Die sofortige Beschwerde ist zulässig und begründet. Der Gläubigerin steht eine gesonderte 0,3-Verfahrensgebühr für die Einholung von Auskünften nach § 802l ZPO i.V.m. Nr. 3009 VV RVG in Höhe von 228,80 EUR zu.
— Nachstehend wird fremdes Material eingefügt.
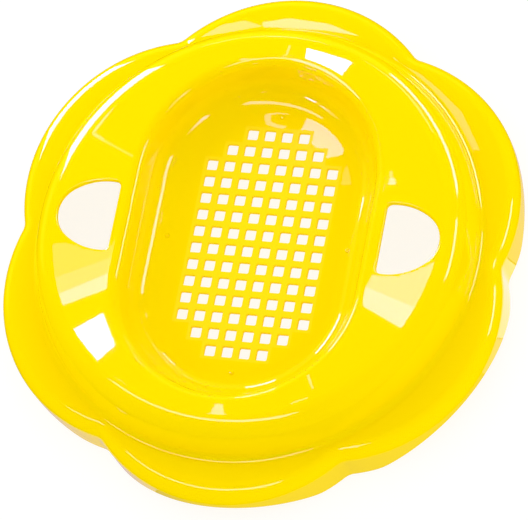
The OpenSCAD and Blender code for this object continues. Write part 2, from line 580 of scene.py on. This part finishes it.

Dem von der Gläubigerin beantragten PfÜB ist insoweit stattzugeben.

Entgegen der Ansicht des AG ist der Antrag nach § 802l ZPO auf Auskunftseinholung eine Vollstreckungsmaßnahme aus dem Katalog des § 802a Abs. 2 ZPO und löst damit die 0,3-Verfahrensgebühr der Nr. 3009 VV RVG aus (Voit, in: Musielak/Voit, ZPO, 13. Aufl. 2016, § 802l Rn 11).

Unerheblich: Verfahrensgebühr für die Vermögensauskunft

Dem steht nicht entgegen, dass bereits der Antrag der Gläubigerin auf Abgabe der Vermögensauskunft nach § 802c ZPO eine 0,3-Gebühr nach Nr. 3309 VV RVG ausgelöst hat. Denn beide Anträge stellen gesonderte Vollstreckungsmaßnahmen dar, die jeweils gesondert eine Rechtsanwaltsgebühr auslösen und nicht als eine Angelegenheit im Sinne des § 18 Abs. 1 Nr. 1 RVG anzusehen sind.

Streitfrage ist höchstrichterlich nicht entschieden

Die Frage, ob der Antrag auf Einholung von Drittauskünften nach § 802 ZPO neben § 802c ZPO eine eigene Angelegenheit darstellt oder als Fortführung zu dem Antrag auf Abgabe der Vermögensauskunft gehört, ist, soweit ersichtlich, bisher höchstrichterlich nicht entschieden worden (Rohn, in: Mayer/Kroiß, RVG, 6. Aufl. 2013, § 18 Rn 27). Der BGH hat zwar entschieden, dass es sich bei der anwaltlichen Anfrage beim Einwohnermeldeamt um eine bloße Vorbereitungshandlung für eine bevorstehende Klage oder Zwangsvollstreckungsmaßnahmen handelt, die keine gesonderte Gebühr auslöst (BGH, 12.12.2003 – IXa ZB 234/03). Bei dem entschiedenen Fall handelt es sich aber nicht um den gesetzlich normierten Fall der vom Gerichtsvollzieher eingeholten Drittauskünfte nach § 802l ZPO.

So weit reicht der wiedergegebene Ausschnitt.